The last curtain fell and I felt a great relief that it was over, I survived a little ragged around the edges, but I’d made it by leaning on a few close friends in the cast.  I’ll hold that experience and the people I learned to know and love there close to my heart.  I drew strength from my cast mates, whether or not they knew it.  What a gift they were to me!  I guess that’s what makes it such a bittersweet part of my year.  I played a personally difficult role, but I loved the people I was working with!

During production I managed to land a role in a summer musical with an amazing cast but opted instead to be behind the scenes as hair and makeup artist.  That was such a lovely experience that I continued to do hair and makeup for a variety of local community theater productions.

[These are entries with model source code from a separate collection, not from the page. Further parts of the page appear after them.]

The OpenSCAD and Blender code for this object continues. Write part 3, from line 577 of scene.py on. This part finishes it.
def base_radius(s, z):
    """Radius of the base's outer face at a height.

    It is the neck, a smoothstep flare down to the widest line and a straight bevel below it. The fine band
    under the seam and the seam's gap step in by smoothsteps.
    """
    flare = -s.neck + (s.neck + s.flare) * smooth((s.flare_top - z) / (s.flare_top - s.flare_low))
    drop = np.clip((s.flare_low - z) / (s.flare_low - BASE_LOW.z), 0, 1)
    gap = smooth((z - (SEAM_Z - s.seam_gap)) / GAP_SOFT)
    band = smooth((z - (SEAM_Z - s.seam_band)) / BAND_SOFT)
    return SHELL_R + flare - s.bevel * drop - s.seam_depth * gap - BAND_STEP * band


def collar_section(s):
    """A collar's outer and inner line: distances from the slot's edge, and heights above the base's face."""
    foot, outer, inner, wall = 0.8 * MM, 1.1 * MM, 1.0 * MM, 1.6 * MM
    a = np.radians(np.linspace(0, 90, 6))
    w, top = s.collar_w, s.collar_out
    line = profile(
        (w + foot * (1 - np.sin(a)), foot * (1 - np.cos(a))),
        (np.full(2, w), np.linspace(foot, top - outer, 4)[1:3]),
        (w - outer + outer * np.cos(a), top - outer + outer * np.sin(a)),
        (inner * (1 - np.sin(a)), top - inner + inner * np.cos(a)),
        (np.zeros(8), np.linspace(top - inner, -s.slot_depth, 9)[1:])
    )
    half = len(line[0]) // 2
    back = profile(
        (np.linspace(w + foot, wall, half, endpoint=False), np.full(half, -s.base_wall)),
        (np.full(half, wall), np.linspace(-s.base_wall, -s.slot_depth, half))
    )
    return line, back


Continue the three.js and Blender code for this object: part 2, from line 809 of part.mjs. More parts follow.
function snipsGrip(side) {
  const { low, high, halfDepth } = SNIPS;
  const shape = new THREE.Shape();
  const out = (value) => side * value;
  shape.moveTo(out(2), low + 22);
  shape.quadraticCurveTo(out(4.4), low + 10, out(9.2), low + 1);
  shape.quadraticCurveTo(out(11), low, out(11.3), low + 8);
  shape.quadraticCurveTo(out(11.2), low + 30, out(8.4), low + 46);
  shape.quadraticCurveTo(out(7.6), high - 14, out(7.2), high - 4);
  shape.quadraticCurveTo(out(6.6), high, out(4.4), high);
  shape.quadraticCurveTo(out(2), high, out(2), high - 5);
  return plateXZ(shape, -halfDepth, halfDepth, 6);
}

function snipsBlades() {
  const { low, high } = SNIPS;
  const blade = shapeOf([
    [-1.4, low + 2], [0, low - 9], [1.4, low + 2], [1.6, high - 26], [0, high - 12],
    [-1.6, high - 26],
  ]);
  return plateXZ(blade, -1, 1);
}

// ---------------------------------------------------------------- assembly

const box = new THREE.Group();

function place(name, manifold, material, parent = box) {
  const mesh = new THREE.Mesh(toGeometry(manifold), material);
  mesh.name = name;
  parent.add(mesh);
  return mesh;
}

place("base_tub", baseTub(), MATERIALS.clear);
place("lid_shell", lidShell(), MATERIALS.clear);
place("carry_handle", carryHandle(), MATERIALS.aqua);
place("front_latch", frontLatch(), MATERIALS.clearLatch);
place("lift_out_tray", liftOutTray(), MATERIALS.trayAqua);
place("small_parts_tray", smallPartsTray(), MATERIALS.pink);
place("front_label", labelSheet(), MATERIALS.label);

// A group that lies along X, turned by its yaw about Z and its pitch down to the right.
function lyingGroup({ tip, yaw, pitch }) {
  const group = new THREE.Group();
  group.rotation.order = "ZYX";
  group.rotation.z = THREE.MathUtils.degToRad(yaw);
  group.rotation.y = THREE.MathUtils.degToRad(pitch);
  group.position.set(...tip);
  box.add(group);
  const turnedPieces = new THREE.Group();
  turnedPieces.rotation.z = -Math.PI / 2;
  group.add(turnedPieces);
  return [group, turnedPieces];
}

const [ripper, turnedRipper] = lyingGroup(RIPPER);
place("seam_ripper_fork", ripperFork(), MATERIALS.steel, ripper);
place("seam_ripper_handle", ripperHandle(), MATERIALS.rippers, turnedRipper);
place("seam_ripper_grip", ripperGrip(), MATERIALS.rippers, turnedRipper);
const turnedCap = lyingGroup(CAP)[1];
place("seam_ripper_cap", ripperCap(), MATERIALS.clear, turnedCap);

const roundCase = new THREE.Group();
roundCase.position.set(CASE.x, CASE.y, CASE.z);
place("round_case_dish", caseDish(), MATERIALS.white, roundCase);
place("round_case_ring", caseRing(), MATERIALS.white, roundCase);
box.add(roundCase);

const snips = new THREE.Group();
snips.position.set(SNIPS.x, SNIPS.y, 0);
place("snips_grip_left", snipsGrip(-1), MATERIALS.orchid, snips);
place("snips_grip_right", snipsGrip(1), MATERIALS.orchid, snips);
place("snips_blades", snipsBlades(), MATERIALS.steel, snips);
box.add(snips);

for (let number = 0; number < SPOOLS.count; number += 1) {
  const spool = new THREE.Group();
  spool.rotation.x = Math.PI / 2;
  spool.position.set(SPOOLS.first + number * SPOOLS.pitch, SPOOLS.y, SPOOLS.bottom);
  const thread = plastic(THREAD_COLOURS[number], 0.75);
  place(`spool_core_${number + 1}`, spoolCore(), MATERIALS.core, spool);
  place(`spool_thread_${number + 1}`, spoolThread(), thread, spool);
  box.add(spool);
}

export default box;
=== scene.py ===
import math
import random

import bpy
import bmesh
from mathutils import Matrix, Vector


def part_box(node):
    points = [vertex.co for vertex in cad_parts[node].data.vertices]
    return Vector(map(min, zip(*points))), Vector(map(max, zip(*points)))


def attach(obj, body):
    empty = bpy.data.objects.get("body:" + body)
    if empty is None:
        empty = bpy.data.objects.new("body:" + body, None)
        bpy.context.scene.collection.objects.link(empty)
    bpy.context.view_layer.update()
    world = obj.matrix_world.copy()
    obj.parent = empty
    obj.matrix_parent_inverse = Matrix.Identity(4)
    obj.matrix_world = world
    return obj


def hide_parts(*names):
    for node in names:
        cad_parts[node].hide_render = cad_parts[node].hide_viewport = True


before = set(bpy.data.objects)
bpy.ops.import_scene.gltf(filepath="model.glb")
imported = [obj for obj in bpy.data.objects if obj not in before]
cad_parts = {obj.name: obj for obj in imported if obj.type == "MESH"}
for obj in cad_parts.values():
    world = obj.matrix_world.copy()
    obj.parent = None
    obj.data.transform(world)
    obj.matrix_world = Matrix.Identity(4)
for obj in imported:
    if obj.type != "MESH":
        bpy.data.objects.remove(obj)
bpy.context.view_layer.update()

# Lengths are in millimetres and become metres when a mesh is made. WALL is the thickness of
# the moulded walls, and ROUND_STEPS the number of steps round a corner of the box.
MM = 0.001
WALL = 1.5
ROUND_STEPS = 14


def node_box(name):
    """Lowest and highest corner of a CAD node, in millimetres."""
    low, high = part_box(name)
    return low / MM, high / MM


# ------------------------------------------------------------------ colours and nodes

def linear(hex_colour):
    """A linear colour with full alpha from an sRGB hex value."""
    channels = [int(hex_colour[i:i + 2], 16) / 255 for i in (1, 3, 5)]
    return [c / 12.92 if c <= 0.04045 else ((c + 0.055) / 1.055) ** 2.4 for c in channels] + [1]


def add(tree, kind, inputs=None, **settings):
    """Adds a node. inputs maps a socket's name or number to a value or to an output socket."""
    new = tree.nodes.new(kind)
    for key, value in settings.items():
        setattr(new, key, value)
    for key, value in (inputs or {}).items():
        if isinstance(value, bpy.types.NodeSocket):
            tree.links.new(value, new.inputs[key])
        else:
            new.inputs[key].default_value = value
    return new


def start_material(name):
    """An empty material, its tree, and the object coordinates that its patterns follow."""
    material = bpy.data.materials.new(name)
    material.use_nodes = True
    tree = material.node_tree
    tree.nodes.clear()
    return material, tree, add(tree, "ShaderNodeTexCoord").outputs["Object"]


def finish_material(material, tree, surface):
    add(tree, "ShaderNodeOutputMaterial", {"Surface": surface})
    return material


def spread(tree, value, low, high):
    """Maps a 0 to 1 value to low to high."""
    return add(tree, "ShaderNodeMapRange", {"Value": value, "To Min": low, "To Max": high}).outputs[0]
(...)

I was makeup artist for The Pajama Game with Oak Grove, Annie with ShenanArts and Tuesday Mourning with Waynesboro Players.  I got to see my talented friends perform in shows including Sweeny Todd, Ordinary People, Beauty and the Beast and others.  Plus, some of us would go and see shows together, that's always fun!  I saw a lot of shows this year!  Seeing a performance is always more fun when you know some of the individuals in the cast and there is some amazing talent in this area!

(Doing the bald cap for Daddy Warbucks was fun, and we had a lot of fun back stage at that show, I even tried on the bald cap myself one evening after the show was over.  Warbucks had melted by that point but I thought a bald me was very funny!)

2009 was my year to explore Community Theater, what a wild ride that was!  I discovered that I really enjoy being a makeup artist, and that was a new art media to add to the list this year… and a welcome addition.  Acting is not on that list!  Mercy no!